Rows from an object dataset:
--------------------------------
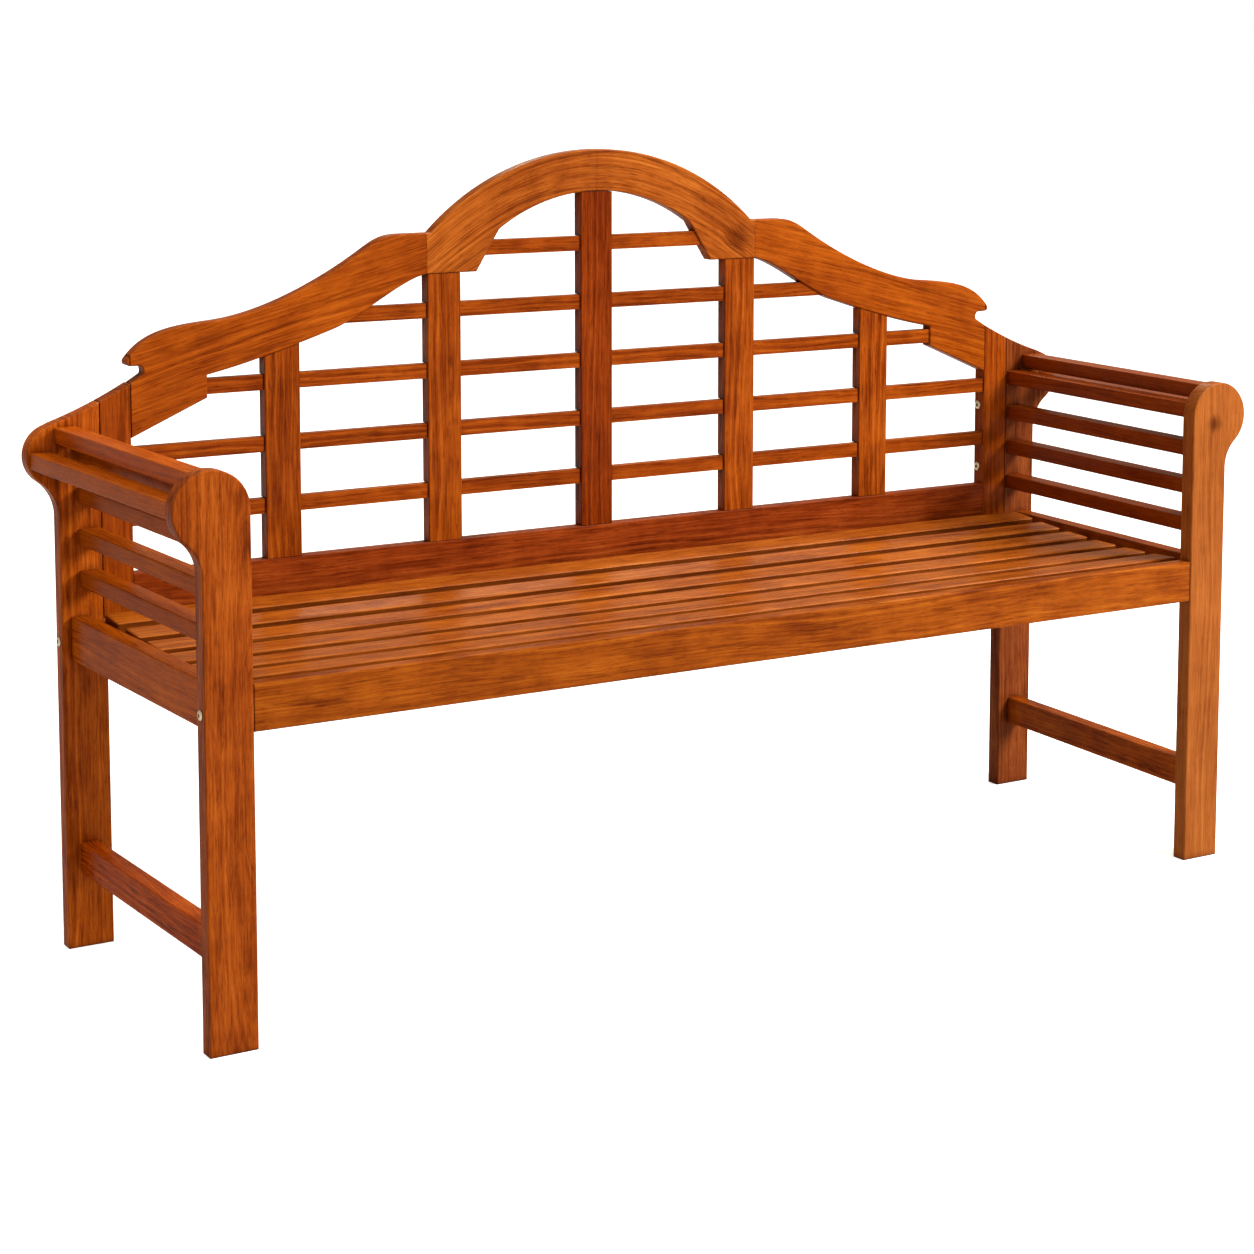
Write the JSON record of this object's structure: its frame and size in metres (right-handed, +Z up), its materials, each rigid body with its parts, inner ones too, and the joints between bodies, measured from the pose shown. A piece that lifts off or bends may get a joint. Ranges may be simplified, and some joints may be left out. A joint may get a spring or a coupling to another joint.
{
  "type": "garden bench",
  "caption": "Wooden garden bench with an arched lattice back, scrolled armrests with slatted sides and a dished slatted seat.",
  "frame": {"origin": "on the ground under the middle of the bench's bounding box", "axes": "+X to the right seen from the front, along the seat; +Y from the front edge of the seat to the back; +Z up"},
  "size_m": [1.6348, 0.4646, 1.0034],
  "materials": {
    "hardwood": "clear and glossy over an orange-brown wood; the species is not known",
    "brass": "polished; the metal is guessed from its colour"
  },
  "bodies": {
    "root": {"front_leg_left": "hardwood", "front_leg_right": "hardwood", "rear_leg_left": "hardwood", "rear_leg_right": "hardwood", "side_apron_left": "hardwood", "side_apron_right": "hardwood", "side_stretcher_left": "hardwood", "side_stretcher_right": "hardwood", "arm_slat_upper_left": "hardwood", "arm_slat_upper_right": "hardwood", "arm_slat_outer_left": "hardwood", "arm_slat_outer_right": "hardwood", "side_rail_1_left": "hardwood", "side_rail_1_right": "hardwood", "side_rail_2_left": "hardwood", "side_rail_2_right": "hardwood", "side_rail_3_left": "hardwood", "side_rail_3_right": "hardwood", "side_rail_4_left": "hardwood", "side_rail_4_right": "hardwood", "crest_arch_left": "hardwood", "crest_arch_right": "hardwood", "crest_wing_left": "hardwood", "crest_wing_right": "hardwood", "back_stile_left": "hardwood", "back_stile_right": "hardwood", "back_bottom_rail": "hardwood", "back_slat_outer_left": "hardwood", "back_slat_inner_left": "hardwood", "back_slat_centre": "hardwood", "back_slat_inner_right": "hardwood", "back_slat_outer_right": "hardwood", "back_lath_1": "hardwood", "back_lath_2": "hardwood", "back_lath_3": "hardwood", "back_lath_4": "hardwood", "back_lath_5": "hardwood", "front_apron": "hardwood", "rear_apron": "hardwood", "seat_slat_1": "hardwood", "seat_slat_2": "hardwood", "seat_slat_3": "hardwood", "seat_slat_4": "hardwood", "seat_slat_5": "hardwood", "seat_slat_6": "hardwood", "seat_bearer_left": "hardwood", "seat_bearer_centre": "hardwood", "seat_bearer_right": "hardwood", "apron_bolt_front_left": "brass", "apron_bolt_rear_left": "brass", "barrel_nut_front_left": "brass", "barrel_nut_rear_left": "brass", "stile_bolt_upper_left": "brass", "stile_bolt_lower_left": "brass", "apron_bolt_front_right": "brass", "apron_bolt_rear_right": "brass", "barrel_nut_front_right": "brass", "barrel_nut_rear_right": "brass", "stile_bolt_upper_right": "brass", "stile_bolt_lower_right": "brass"}
  },
  "joints": []
}
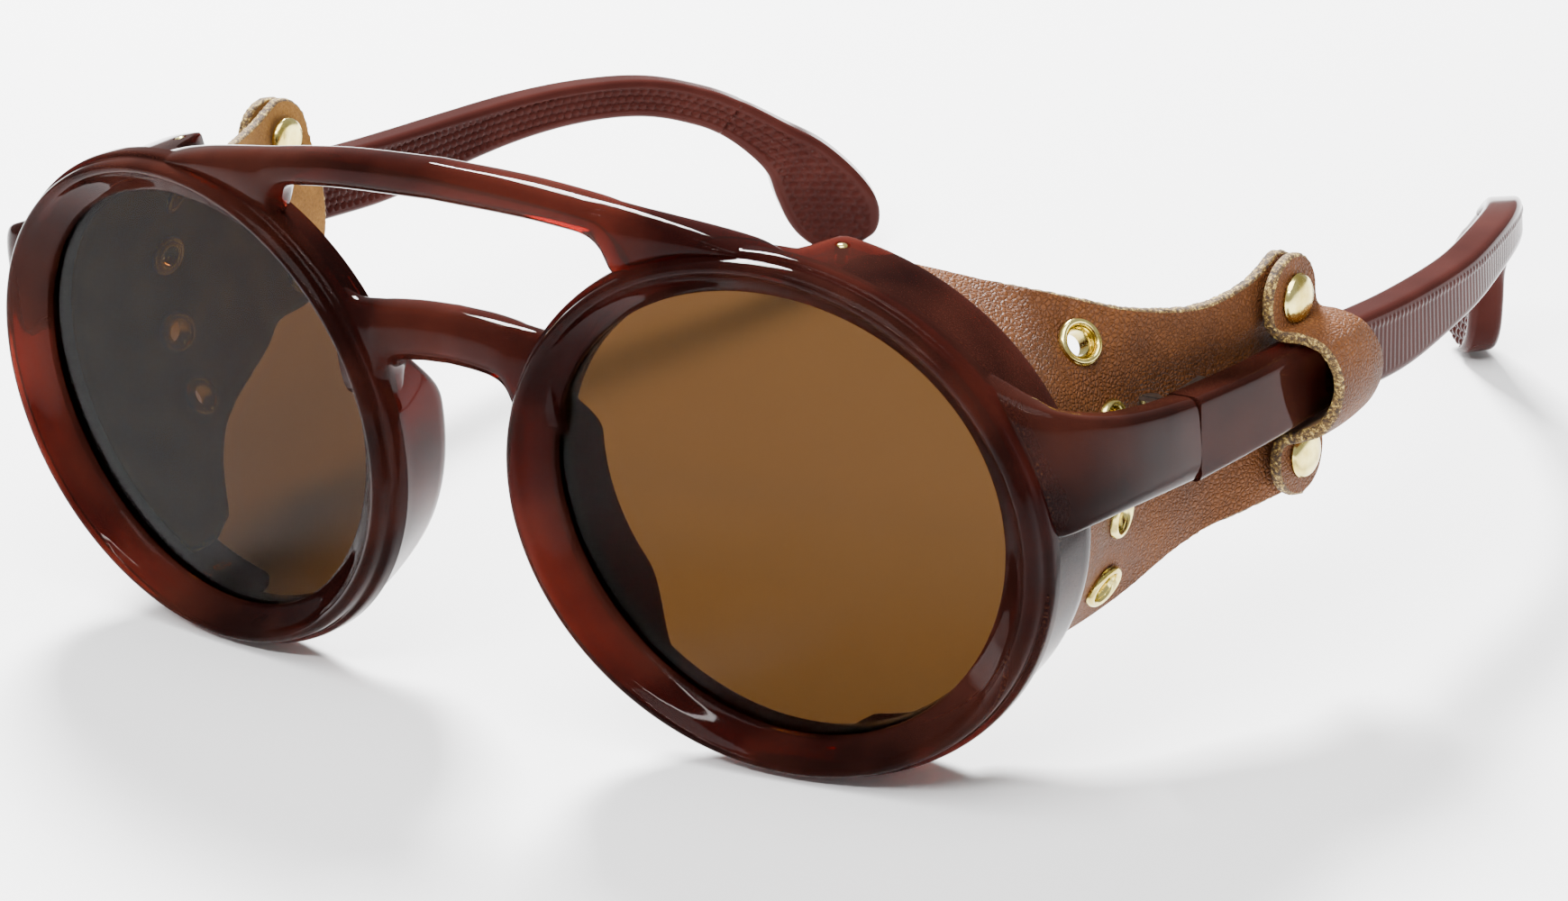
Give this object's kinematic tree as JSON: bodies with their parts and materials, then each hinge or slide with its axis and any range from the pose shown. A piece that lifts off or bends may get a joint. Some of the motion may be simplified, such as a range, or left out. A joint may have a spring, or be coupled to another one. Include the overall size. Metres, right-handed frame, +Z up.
{
  "type": "glacier glasses",
  "caption": "Round glacier glasses with tinted lenses, a brow bar, folding temples with drop tips, and leather side shields that loop round the temples.",
  "frame": {"origin": "middle of the footprint, on the surface that the rims and ear tips stand on", "axes": "+X to the wearer's left, -Y is the way the lenses face, +Z up"},
  "size_m": [0.1606, 0.1462, 0.0636],
  "materials": {
    "frame_plastic": "polished",
    "temple_plastic": "polished with a fine raised pattern",
    "lens": "polished, brown tint",
    "shield_leather": "pebbled grain outside, suede inside",
    "strap_leather": "pebbled grain",
    "brass": "polished",
    "hinge_steel": "satin"
  },
  "bodies": {
    "front": {"front_frame": "frame_plastic", "lens_left": "lens", "hinge_front_leaf_left": "hinge_steel", "hinge_screw_left": "hinge_steel", "side_shield_left": "shield_leather", "eyelets_left": "brass", "eyelet_washers_left": "brass", "shield_pins_left": "brass", "lens_right": "lens", "hinge_front_leaf_right": "hinge_steel", "hinge_screw_right": "hinge_steel", "side_shield_right": "shield_leather", "eyelets_right": "brass", "eyelet_washers_right": "brass", "shield_pins_right": "brass"},
    "temple_left": {"temple_left": "temple_plastic", "hinge_temple_leaf_left": "hinge_steel", "strap_loop_left": "strap_leather", "rivet_caps_left": "brass", "rivet_posts_left": "brass"},
    "temple_right": {"temple_right": "temple_plastic", "hinge_temple_leaf_right": "hinge_steel", "strap_loop_right": "strap_leather", "rivet_caps_right": "brass", "rivet_posts_right": "brass"}
  },
  "joints": [
    {"name": "temple_fold_left", "type": "hinge", "parent": "front", "child": "temple_left", "pos_m": [0.0698, -0.03984, 0.0335], "axis": [0, 0, 1], "range_deg": [0, 82], "deforming": ["side_shield_left"]},
    {"name": "temple_fold_right", "type": "hinge", "parent": "front", "child": "temple_right", "pos_m": [-0.0698, -0.03984, 0.0335], "axis": [0, 0, -1], "range_deg": [0, 70], "deforming": ["side_shield_right"]}
  ]
}
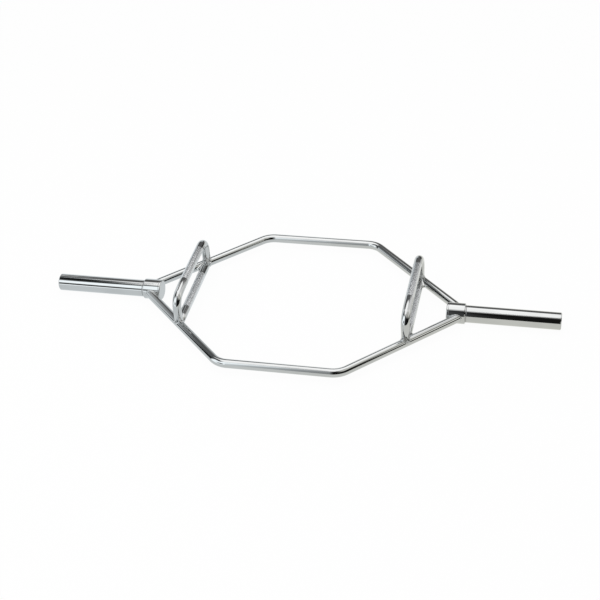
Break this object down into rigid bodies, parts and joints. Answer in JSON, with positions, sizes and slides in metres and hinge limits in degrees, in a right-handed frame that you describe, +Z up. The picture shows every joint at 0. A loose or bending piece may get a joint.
--------------------------------
_Task directions_
The full set of records should be duplicated exactly.

_Solved problem_
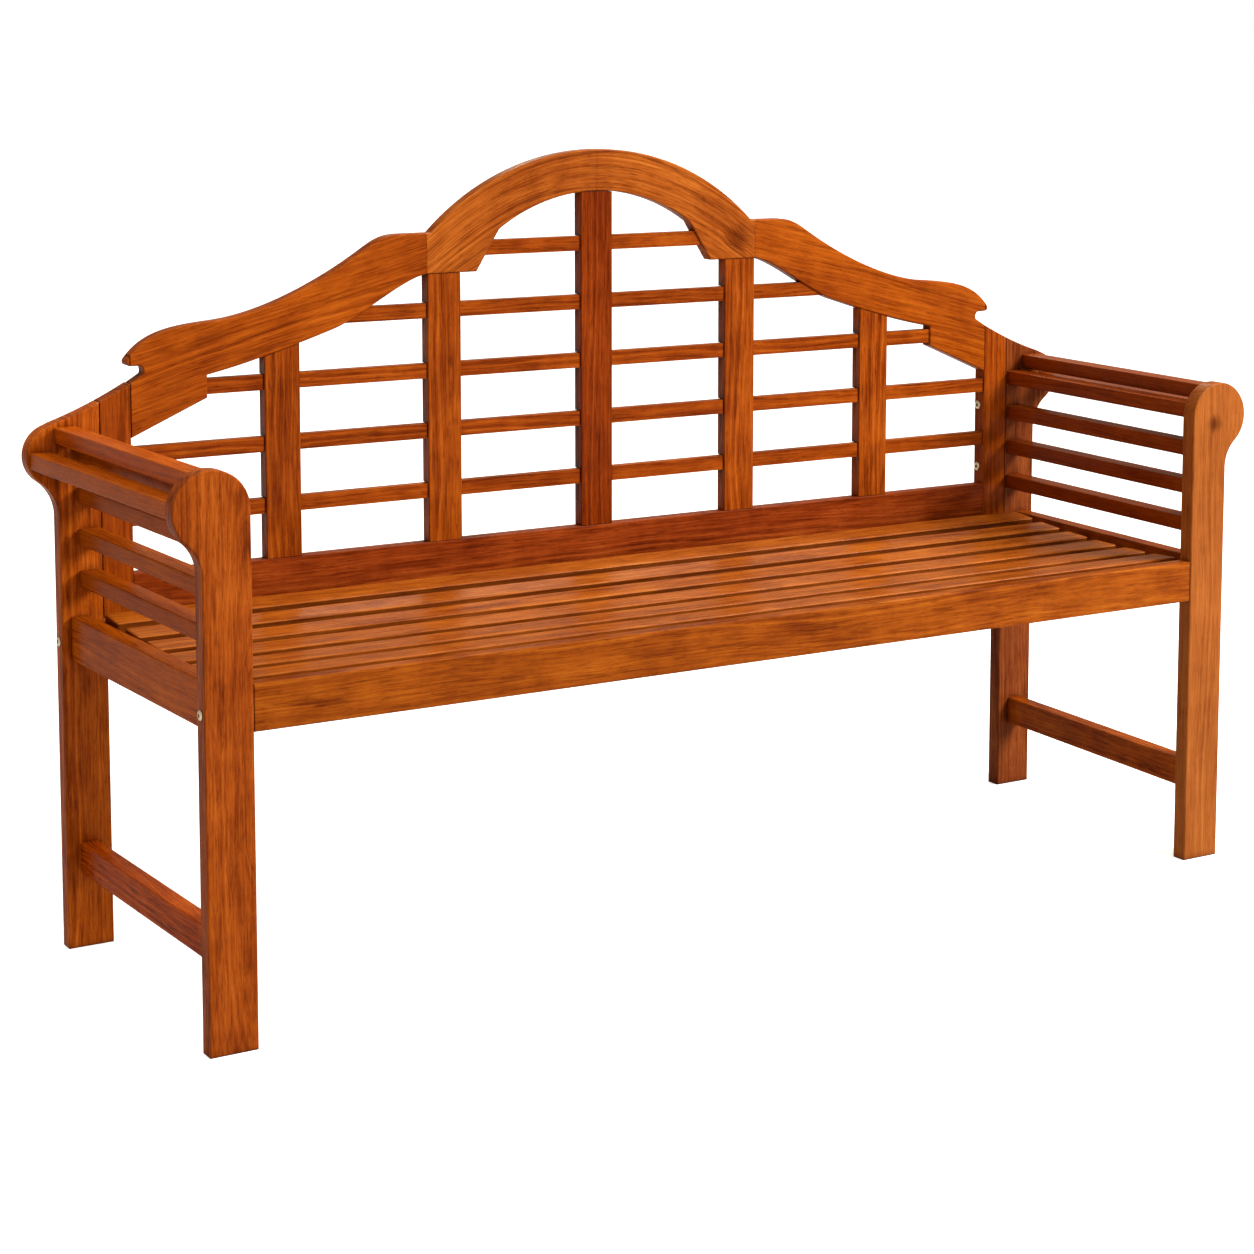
Write the JSON record of this object's structure: its frame and size in metres (right-handed, +Z up), its materials, each rigid body with its parts, inner ones too, and the joints between bodies, measured from the pose shown. A piece that lifts off or bends may get a joint. Ranges may be simplified, and some joints may be left out. A joint may get a spring or a coupling to another joint.
{
  "type": "garden bench",
  "caption": "Wooden garden bench with an arched lattice back, scrolled armrests with slatted sides and a dished slatted seat.",
  "frame": {"origin": "on the ground under the middle of the bench's bounding box", "axes": "+X to the right seen from the front, along the seat; +Y from the front edge of the seat to the back; +Z up"},
  "size_m": [1.6348, 0.4646, 1.0034],
  "materials": {
    "hardwood": "clear and glossy over an orange-brown wood; the species is not known",
    "brass": "polished; the metal is guessed from its colour"
  },
  "bodies": {
    "root": {"front_leg_left": "hardwood", "front_leg_right": "hardwood", "rear_leg_left": "hardwood", "rear_leg_right": "hardwood", "side_apron_left": "hardwood", "side_apron_right": "hardwood", "side_stretcher_left": "hardwood", "side_stretcher_right": "hardwood", "arm_slat_upper_left": "hardwood", "arm_slat_upper_right": "hardwood", "arm_slat_outer_left": "hardwood", "arm_slat_outer_right": "hardwood", "side_rail_1_left": "hardwood", "side_rail_1_right": "hardwood", "side_rail_2_left": "hardwood", "side_rail_2_right": "hardwood", "side_rail_3_left": "hardwood", "side_rail_3_right": "hardwood", "side_rail_4_left": "hardwood", "side_rail_4_right": "hardwood", "crest_arch_left": "hardwood", "crest_arch_right": "hardwood", "crest_wing_left": "hardwood", "crest_wing_right": "hardwood", "back_stile_left": "hardwood", "back_stile_right": "hardwood", "back_bottom_rail": "hardwood", "back_slat_outer_left": "hardwood", "back_slat_inner_left": "hardwood", "back_slat_centre": "hardwood", "back_slat_inner_right": "hardwood", "back_slat_outer_right": "hardwood", "back_lath_1": "hardwood", "back_lath_2": "hardwood", "back_lath_3": "hardwood", "back_lath_4": "hardwood", "back_lath_5": "hardwood", "front_apron": "hardwood", "rear_apron": "hardwood", "seat_slat_1": "hardwood", "seat_slat_2": "hardwood", "seat_slat_3": "hardwood", "seat_slat_4": "hardwood", "seat_slat_5": "hardwood", "seat_slat_6": "hardwood", "seat_bearer_left": "hardwood", "seat_bearer_centre": "hardwood", "seat_bearer_right": "hardwood", "apron_bolt_front_left": "brass", "apron_bolt_rear_left": "brass", "barrel_nut_front_left": "brass", "barrel_nut_rear_left": "brass", "stile_bolt_upper_left": "brass", "stile_bolt_lower_left": "brass", "apron_bolt_front_right": "brass", "apron_bolt_rear_right": "brass", "barrel_nut_front_right": "brass", "barrel_nut_rear_right": "brass", "stile_bolt_upper_right": "brass", "stile_bolt_lower_right": "brass"}
  },
  "joints": []
}
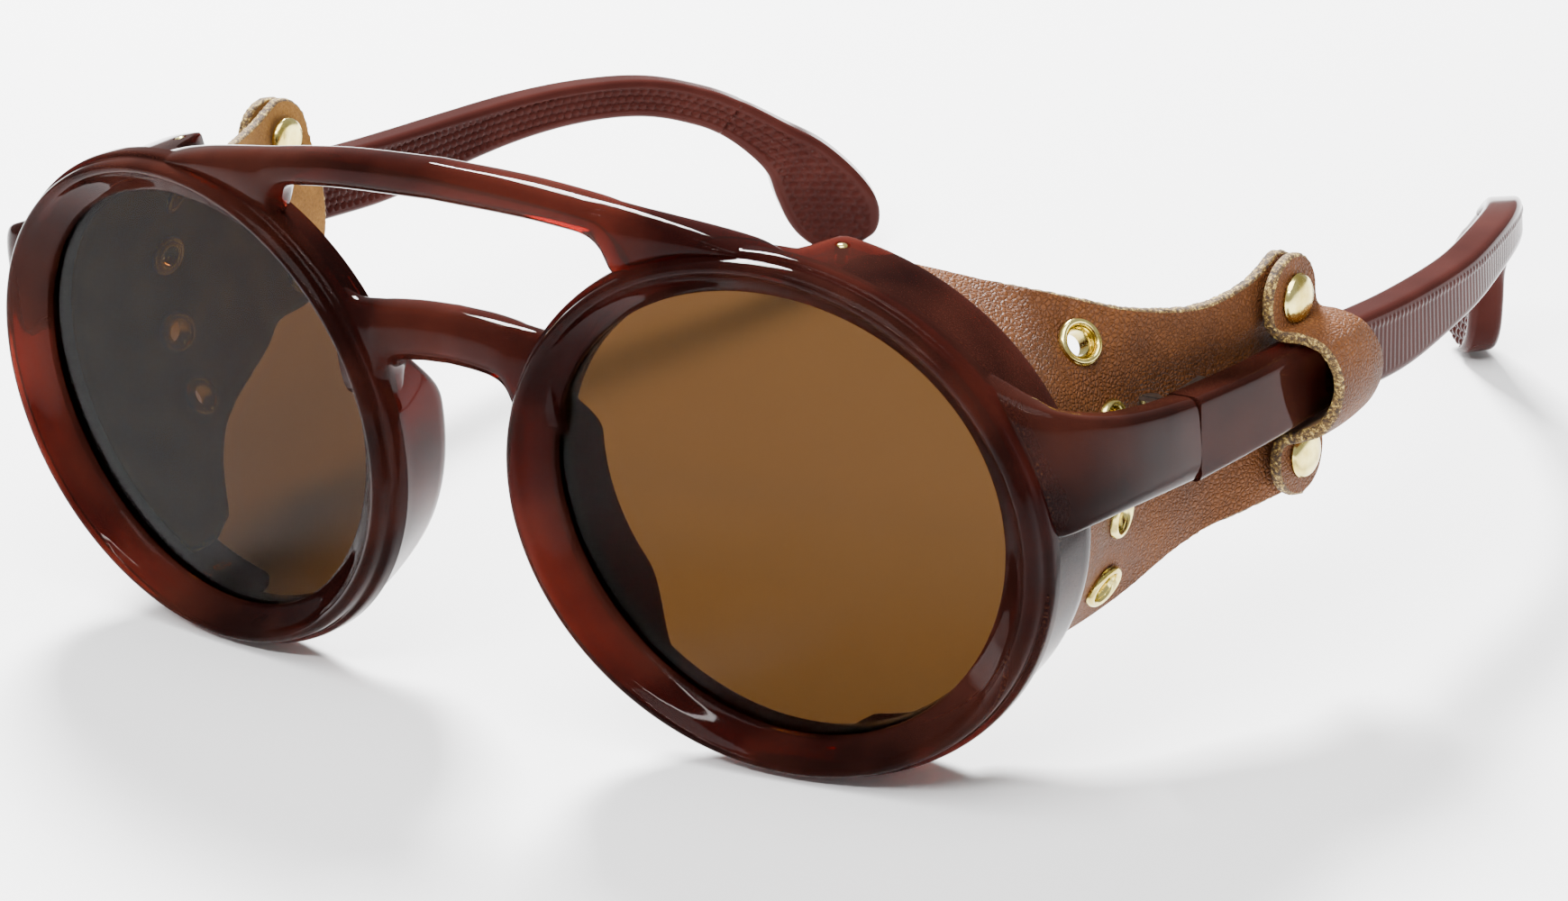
Give this object's kinematic tree as JSON: bodies with their parts and materials, then each hinge or slide with its axis and any range from the pose shown. A piece that lifts off or bends may get a joint. Some of the motion may be simplified, such as a range, or left out. A joint may have a spring, or be coupled to another one. Include the overall size. Metres, right-handed frame, +Z up.
{
  "type": "glacier glasses",
  "caption": "Round glacier glasses with tinted lenses, a brow bar, folding temples with drop tips, and leather side shields that loop round the temples.",
  "frame": {"origin": "middle of the footprint, on the surface that the rims and ear tips stand on", "axes": "+X to the wearer's left, -Y is the way the lenses face, +Z up"},
  "size_m": [0.1606, 0.1462, 0.0636],
  "materials": {
    "frame_plastic": "polished",
    "temple_plastic": "polished with a fine raised pattern",
    "lens": "polished, brown tint",
    "shield_leather": "pebbled grain outside, suede inside",
    "strap_leather": "pebbled grain",
    "brass": "polished",
    "hinge_steel": "satin"
  },
  "bodies": {
    "front": {"front_frame": "frame_plastic", "lens_left": "lens", "hinge_front_leaf_left": "hinge_steel", "hinge_screw_left": "hinge_steel", "side_shield_left": "shield_leather", "eyelets_left": "brass", "eyelet_washers_left": "brass", "shield_pins_left": "brass", "lens_right": "lens", "hinge_front_leaf_right": "hinge_steel", "hinge_screw_right": "hinge_steel", "side_shield_right": "shield_leather", "eyelets_right": "brass", "eyelet_washers_right": "brass", "shield_pins_right": "brass"},
    "temple_left": {"temple_left": "temple_plastic", "hinge_temple_leaf_left": "hinge_steel", "strap_loop_left": "strap_leather", "rivet_caps_left": "brass", "rivet_posts_left": "brass"},
    "temple_right": {"temple_right": "temple_plastic", "hinge_temple_leaf_right": "hinge_steel", "strap_loop_right": "strap_leather", "rivet_caps_right": "brass", "rivet_posts_right": "brass"}
  },
  "joints": [
    {"name": "temple_fold_left", "type": "hinge", "parent": "front", "child": "temple_left", "pos_m": [0.0698, -0.03984, 0.0335], "axis": [0, 0, 1], "range_deg": [0, 82], "deforming": ["side_shield_left"]},
    {"name": "temple_fold_right", "type": "hinge", "parent": "front", "child": "temple_right", "pos_m": [-0.0698, -0.03984, 0.0335], "axis": [0, 0, -1], "range_deg": [0, 70], "deforming": ["side_shield_right"]}
  ]
}
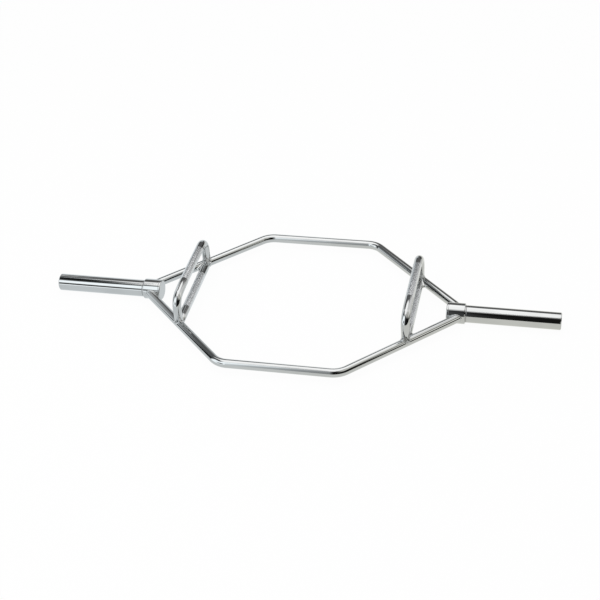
Break this object down into rigid bodies, parts and joints. Answer in JSON, with positions, sizes and slides in metres and hinge limits in degrees, in a right-handed frame that you describe, +Z up. The picture shows every joint at 0. A loose or bending piece may get a joint.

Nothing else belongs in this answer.